Viele Unternehmen sind über die nächsten Schritte verunsichert, bestätigte Branchenexperte und Berater Professor Dr. Uwe Görisch. „Als erste Maßnahme ist eine zeitnahe Analyse des Ist-Zustandes unumgänglich, und zwar nicht nur in technischer Hinsicht, sondern vor allem im Hinblick auf die Zielsetzungen, die durch die neue Gewerbeabfallverordnung gesetzt sind. Anlagenbetreiber und zuständige Vollzugsbehörden sollten sich dazu zusammensetzen und gemeinsam beraten, ob hinsichtlich vorhandener Technik, eingehender Stoffströme und erreichbarer Quoten, Anpassungen notwendig sind. Hier sind, im Benehmen mit den zuständigen Behörden, Einzelfallbetrachtungen notwendig“, machte der langjährige Branchenberater deutlich.

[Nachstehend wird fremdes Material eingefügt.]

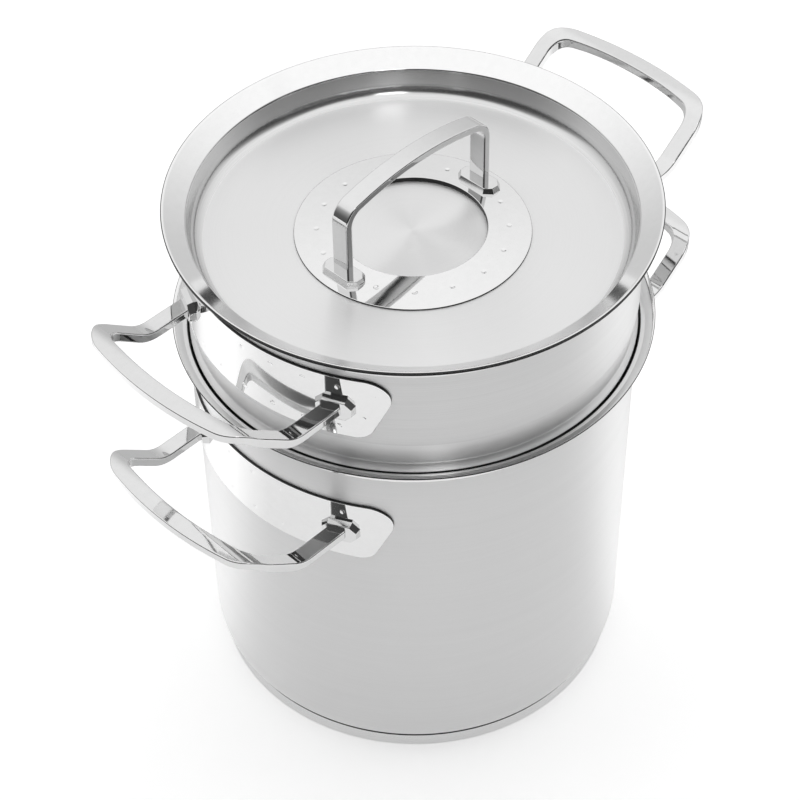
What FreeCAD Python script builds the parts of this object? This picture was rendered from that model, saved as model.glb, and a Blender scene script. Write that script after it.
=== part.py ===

Besorgt blickt die Branche auch auf den Vollzug der Länder. Nach dem Föderalismusprinzip wird hier jedem Bundesland eine, seiner Organisations- und Verwaltungsstruktur entsprechende, eigenständige Abwicklung zugestanden, was in der Vergangenheit schon zu vielen für die Branche und den Mittelstand unerfreulichen Belastungen geführt hat. Einen in den Ländern einheitlichen Vollzug wird es wohl auch durch den Leitfaden, den die Länderarbeitsgemeinschaft LAGA bis Ende 2018 fertigstellen will, nicht geben, bestätigte der Vorsitzende des Abfallrechtsausschusses und Referatsleiter für Wertstoffrückgewinnung im Bayerischen Umweltministerium, MR Christian Schmidt. „Jedes Land ist für den Regelungsvollzug alleine verantwortlich, die Vollzugshilfe ist lediglich eine Empfehlung für die Länder und hat keinen Rechts- oder Normcharakter“, so Schmidt.